Egypt opens border crossing with Gaza for four days

Rafah crossing opened to allow Palestinians to travel in both directions for the first time in two months.

    The Rafah crossing has been opened for a total of just 15 days this year [EPA]
    The Rafah crossing has been opened for a total of just 15 days this year [EPA]

    Egyptian authorities have opened the Rafah crossing with the besieged Gaza Strip, allowing Palestinians to travel in both directions for the first time in two months.

    The border crossing, Gaza's only gateway to the outside world with no Israeli control, opened on Monday for four days.

    Palestinian border official Khaled al-Shaer said about 20,000 people have applied to use the crossing.

    Gazans seeking medical care and students are among those expected to cross.

    Last week, the Gaza-based interior ministry called on Egypt "to assess the difficult humanitarian conditions in Gaza and open the Rafah crossing urgently to save what can be saved".

    The crossing has been opened for a total of just 15 days this year.

    Israel has imposed a blockade on Gaza - which residents refer to as an "open-air prison" - since 2007.

    The border crossing has largely been shut since President Mohamed Morsi was toppled by the Egyptian army in 2013.

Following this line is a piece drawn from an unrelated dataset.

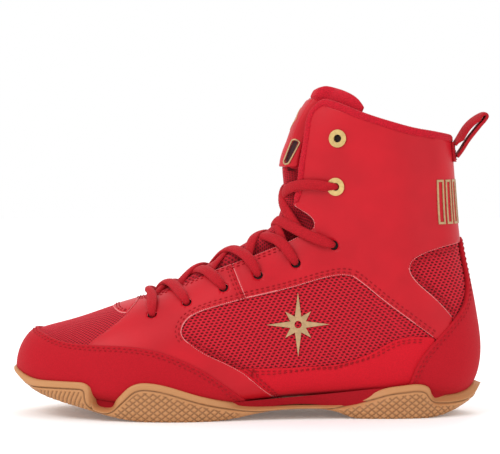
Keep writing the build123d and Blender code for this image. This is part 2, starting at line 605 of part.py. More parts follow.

    Cairo has accused Hamas, which runs the Gaza Strip and is close to Morsi's Muslim Brotherhood, of helping armed groups in Egypt's Sinai desert, which borders Gaza, attack its security forces. Hamas denies this.

    In June, Egyptian authorities opened the crossing for four days to allow Palestinians to travel in and out of the territory for the first time in three months.

    According Shaer, the Gaza-based government was informed by Egypt that the border crossing will be also opened on September 7 and 8 to allow Palestinians planning to perform Hajj to travel to Saudi Arabia.

    Shaer told Turkey's Anadolu news agency that Palestinians stuck in Egypt will also be allowed to return to Gaza on those days.